My brother-in-law saw to it that the vaporizer, that I had to use, always had water in it. He always helped in any way that he could, since my sister was so busy taking care of the children. After the additional two weeks, I was allowed to return to my home in Lexington, KY.

After returning to Kentucky, I was still feeling pretty rough, and was having asthma attacks so bad that I couldn’t breathe. The attacks would result in my having to be rushed to the hospital ER every 7 to 10 days. At the time I was working a permanent full time job and a permanent part-time job. I worked 60 to 70 hours a week. There was even one week that I ended up working 100 hours between the two jobs.

Needless to say, I was unable to keep up the pace, with being rushed to the ER so much. On June 9, 1990, I lost both of my jobs, as the places needed me there, not being rushed to the hospital every 7 to 10 days.

After I returned home, I remained on the Prednisone and was also put on an inhaled steroid. After being on the Prednisone six months, I ended up having gained 100 pounds. I was on the Prednisone a total of five years before I was taken off of it completely. The last year that I was on it, I was continually being tapered off of it until I was down to hardly any, and then the doctor stopped it completely. Whenever I had a flare up and ended up with pneumonia again, I would be put on a Prednisone burst.
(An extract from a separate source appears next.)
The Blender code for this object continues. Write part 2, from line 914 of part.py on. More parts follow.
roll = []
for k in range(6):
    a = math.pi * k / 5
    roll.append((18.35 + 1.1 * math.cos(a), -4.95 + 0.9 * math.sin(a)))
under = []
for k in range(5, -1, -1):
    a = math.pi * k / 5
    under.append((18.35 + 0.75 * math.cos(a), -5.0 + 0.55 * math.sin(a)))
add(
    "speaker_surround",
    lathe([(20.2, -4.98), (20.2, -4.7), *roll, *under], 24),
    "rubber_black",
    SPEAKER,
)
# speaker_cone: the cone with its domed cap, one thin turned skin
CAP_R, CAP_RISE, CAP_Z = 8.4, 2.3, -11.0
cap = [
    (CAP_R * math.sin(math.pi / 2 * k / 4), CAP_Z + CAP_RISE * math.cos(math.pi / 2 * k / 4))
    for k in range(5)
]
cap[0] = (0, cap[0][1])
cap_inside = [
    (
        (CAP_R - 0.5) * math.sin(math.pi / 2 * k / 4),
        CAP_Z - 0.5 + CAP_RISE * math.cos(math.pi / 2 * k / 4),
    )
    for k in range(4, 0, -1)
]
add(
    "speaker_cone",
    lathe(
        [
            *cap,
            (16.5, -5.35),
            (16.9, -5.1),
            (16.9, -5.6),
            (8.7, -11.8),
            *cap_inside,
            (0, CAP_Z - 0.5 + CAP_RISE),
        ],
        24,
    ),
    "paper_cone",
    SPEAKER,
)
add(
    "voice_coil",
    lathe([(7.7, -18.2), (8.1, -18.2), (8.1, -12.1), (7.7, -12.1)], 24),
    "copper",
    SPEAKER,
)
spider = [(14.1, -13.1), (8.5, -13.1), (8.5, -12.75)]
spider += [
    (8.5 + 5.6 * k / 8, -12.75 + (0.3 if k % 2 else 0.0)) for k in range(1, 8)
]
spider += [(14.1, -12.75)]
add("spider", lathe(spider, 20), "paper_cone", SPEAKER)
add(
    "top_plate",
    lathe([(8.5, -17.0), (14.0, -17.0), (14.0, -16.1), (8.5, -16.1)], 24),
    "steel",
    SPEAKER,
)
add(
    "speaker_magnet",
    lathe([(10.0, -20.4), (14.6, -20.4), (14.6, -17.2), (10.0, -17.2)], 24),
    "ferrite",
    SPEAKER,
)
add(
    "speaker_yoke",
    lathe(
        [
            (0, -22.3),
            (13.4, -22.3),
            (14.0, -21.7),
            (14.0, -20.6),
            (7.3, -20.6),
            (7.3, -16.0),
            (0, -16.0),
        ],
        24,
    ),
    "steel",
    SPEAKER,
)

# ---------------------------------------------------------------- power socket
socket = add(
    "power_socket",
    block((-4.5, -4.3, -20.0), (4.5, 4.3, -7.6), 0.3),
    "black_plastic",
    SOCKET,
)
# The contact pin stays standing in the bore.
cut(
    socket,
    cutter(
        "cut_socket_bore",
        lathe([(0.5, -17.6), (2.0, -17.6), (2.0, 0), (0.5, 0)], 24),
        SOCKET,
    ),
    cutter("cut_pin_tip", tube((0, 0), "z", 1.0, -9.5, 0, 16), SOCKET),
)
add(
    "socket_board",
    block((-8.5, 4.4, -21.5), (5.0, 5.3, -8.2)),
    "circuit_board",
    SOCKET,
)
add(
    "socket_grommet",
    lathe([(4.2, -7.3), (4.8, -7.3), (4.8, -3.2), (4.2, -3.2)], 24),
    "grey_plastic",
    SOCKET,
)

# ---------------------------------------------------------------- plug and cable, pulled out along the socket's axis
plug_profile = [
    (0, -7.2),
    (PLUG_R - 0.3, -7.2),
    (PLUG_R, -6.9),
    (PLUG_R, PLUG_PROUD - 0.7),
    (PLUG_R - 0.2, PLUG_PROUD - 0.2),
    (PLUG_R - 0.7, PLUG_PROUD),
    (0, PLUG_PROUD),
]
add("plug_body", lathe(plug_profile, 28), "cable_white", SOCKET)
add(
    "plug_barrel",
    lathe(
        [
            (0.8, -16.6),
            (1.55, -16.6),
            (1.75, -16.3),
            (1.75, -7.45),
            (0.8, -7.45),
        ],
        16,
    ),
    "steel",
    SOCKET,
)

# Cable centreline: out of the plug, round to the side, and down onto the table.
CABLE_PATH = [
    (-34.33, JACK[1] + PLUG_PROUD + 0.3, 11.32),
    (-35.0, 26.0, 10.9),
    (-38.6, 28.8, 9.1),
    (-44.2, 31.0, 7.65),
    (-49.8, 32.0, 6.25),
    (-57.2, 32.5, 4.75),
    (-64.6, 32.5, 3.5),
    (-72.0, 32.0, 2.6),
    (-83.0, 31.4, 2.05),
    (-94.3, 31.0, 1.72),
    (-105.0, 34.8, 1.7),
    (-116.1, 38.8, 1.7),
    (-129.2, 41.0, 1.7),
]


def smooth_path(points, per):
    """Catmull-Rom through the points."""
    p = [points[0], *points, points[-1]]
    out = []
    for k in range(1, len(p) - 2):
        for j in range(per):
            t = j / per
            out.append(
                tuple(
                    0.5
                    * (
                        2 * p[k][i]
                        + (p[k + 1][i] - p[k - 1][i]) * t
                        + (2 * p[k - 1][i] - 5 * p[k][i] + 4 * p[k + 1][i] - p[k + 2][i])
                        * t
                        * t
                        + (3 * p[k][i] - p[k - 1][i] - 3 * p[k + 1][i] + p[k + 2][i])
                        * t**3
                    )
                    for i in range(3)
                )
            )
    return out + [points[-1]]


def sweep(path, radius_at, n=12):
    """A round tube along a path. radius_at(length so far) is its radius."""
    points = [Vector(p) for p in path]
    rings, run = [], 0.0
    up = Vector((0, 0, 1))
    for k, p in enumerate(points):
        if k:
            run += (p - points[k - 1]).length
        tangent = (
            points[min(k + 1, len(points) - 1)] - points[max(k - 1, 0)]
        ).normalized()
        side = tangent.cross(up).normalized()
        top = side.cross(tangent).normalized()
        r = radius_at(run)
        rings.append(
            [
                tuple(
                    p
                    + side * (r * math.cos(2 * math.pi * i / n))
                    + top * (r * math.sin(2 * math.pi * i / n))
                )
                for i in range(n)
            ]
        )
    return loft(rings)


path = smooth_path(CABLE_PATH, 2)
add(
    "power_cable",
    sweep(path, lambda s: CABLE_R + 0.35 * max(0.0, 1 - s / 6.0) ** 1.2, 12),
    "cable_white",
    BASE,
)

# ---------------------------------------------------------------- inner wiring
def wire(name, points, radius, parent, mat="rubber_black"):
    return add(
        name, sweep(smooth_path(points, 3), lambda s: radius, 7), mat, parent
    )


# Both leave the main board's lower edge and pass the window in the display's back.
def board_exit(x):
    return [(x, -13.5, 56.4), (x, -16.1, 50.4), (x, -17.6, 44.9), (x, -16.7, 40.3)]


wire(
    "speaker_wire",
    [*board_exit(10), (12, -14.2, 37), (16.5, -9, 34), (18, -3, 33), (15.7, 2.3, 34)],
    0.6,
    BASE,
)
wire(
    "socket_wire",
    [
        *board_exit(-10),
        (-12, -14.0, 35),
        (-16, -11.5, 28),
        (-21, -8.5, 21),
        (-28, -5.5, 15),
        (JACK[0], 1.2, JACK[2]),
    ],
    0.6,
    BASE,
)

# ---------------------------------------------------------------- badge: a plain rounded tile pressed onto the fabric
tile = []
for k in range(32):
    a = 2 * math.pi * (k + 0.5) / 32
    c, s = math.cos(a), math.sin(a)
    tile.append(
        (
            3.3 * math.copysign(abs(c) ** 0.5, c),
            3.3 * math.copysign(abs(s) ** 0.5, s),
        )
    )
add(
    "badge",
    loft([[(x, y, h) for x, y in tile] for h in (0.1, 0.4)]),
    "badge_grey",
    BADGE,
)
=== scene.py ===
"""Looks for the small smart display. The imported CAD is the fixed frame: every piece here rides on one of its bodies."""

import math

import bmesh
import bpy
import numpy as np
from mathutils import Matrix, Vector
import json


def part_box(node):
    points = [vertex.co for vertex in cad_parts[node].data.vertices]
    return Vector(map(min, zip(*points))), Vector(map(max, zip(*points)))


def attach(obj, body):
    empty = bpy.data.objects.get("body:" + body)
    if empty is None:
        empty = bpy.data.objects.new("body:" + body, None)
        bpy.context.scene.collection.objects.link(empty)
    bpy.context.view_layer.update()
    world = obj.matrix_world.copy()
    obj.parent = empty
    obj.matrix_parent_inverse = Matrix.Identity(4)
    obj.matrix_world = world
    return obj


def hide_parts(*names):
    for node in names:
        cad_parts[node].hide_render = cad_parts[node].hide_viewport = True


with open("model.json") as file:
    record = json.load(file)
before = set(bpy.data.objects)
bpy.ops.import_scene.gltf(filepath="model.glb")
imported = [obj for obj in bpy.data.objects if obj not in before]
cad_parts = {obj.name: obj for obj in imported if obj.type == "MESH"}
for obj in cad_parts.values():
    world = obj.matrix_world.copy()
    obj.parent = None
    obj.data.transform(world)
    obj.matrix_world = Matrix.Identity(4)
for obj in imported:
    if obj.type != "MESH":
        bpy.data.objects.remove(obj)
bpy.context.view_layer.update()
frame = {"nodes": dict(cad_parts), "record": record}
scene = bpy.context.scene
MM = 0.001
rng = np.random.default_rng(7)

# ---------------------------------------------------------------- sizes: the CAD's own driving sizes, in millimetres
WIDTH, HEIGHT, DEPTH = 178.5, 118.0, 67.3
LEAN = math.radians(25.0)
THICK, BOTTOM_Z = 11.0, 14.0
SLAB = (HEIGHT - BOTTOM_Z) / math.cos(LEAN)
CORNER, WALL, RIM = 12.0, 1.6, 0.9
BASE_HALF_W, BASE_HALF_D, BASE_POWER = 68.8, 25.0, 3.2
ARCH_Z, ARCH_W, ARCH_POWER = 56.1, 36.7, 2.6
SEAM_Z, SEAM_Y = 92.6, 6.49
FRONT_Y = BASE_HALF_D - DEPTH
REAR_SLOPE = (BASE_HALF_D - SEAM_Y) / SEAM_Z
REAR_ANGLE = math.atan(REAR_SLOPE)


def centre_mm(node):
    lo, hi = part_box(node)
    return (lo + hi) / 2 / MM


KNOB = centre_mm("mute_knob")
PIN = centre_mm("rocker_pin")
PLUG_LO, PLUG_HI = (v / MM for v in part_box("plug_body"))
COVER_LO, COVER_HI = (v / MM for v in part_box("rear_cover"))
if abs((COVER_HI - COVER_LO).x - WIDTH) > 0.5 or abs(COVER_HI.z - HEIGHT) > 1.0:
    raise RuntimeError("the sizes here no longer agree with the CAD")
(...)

When you are on a burst, you start on a high dose and the dosage gets lowered a little bit each day until you are no longer taking any of it.

After being home, in Kentucky, a few months, the doctors decided that I needed to do breathing treatments four times a day, and carry a rescue inhaler with me at all times. In the meantime, I found out that I had systemic yeast throughout my body. I had become very depressed and was put on an antidepressant. I had also ended up with restless legs syndrome.
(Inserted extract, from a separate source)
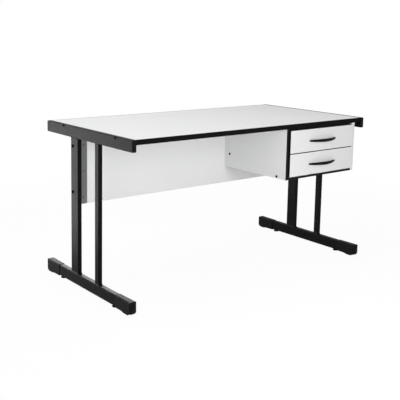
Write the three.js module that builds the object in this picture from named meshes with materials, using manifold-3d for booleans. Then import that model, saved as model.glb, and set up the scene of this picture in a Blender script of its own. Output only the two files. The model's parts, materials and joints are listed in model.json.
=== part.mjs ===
// Writing desk with two drawers under its right end.
// Two steel leg frames carry a laminate worktop between their side rails, a modesty panel braces the
// rear columns, and a small pedestal hangs under the worktop with its drawers on roller runners.
// Millimetres. +X right, +Y to the back, +Z up. The origin is on the floor, at the middle of the
// desk's bounding box. The user sits on the -Y side.

import * as THREE from "three";
import { mergeVertices } from "three/addons/utils/BufferGeometryUtils.js";
import Module from "manifold-3d";

// ---------------------------------------------------------------- driving dimensions

const deskWidth = 1400; // over the outer faces of the side rails
const deskDepth = 700; // a side rail over its two end caps
const deskHeight = 720; // floor to working surface
const seam = 0.3; // clearance between two pieces that seat on each other
const leastInnerRound = 0.4; // corner radius that the inside of a tube keeps

// Side rails, which carry the worktop
const railWidth = 20;
const railHeight = 50;
const railWall = 1.5;
const railCorner = 2.5; // outer corner radius of the tube
const capFlange = 4; // thickness of a rail cap outside its tube
const capPlug = 22; // how far a rail cap reaches into its tube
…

It took the doctors three years to come up with “the perfect combination of medications”, and I enrolled for, and started attending the local community college in Lexington, KY. My “perfect combination of medications” included 30 some prescriptions every day. My pill count was around 80 pills daily. But I was finally more stable than what I had been, since I became sick while visiting my family in Virginia. The doctors had finally been able to prescribe all of the additional medications that I needed to counteract the ones I was already taking. I was indeed living what the shirt in the picture above states. Maybe not all the same medications, but the same idea of having to take additional medicine due to the reaction from a current medication.

By the time I had been on the Prednisone three years, I was diabetic. I found this out one week before I actually started attending college. I had enrolled a couple of months earlier. It took another three years before I had to start taking diabetes medication to control my blood sugar levels. After being diabetic for nine to ten years, I found out that I had diabetic neuropathy in my extremities.

I started having trouble with orthopedic issues. All of the orthopedic issues caused me to have to have several surgeries on my knees. I ended up having to wear leg braces and being in a wheelchair. It wasn’t very long before it was necessary to wear an elbow brace too.

Many more problems would arise, and I would end up having to have numerous surgeries, and having to change my major in the middle of the program I had chosen for my major. It ended up taking me six and a half years to complete what was supposed to be a two year study program. But in spite of all of the drawbacks, I persevered.

So I am here to say that, yes, exactly what the shirt says happens does happen. Since no two people are the same, the medications may not be the same, but what is the same is having to take another medication to counter act the reaction that you are having to a current medication. If by chance, this is happening to you at the current time, just hang in there. Once the doctors realize which medication is causing which reaction, they can correct the situation. It does get better. I have survived it and you can too.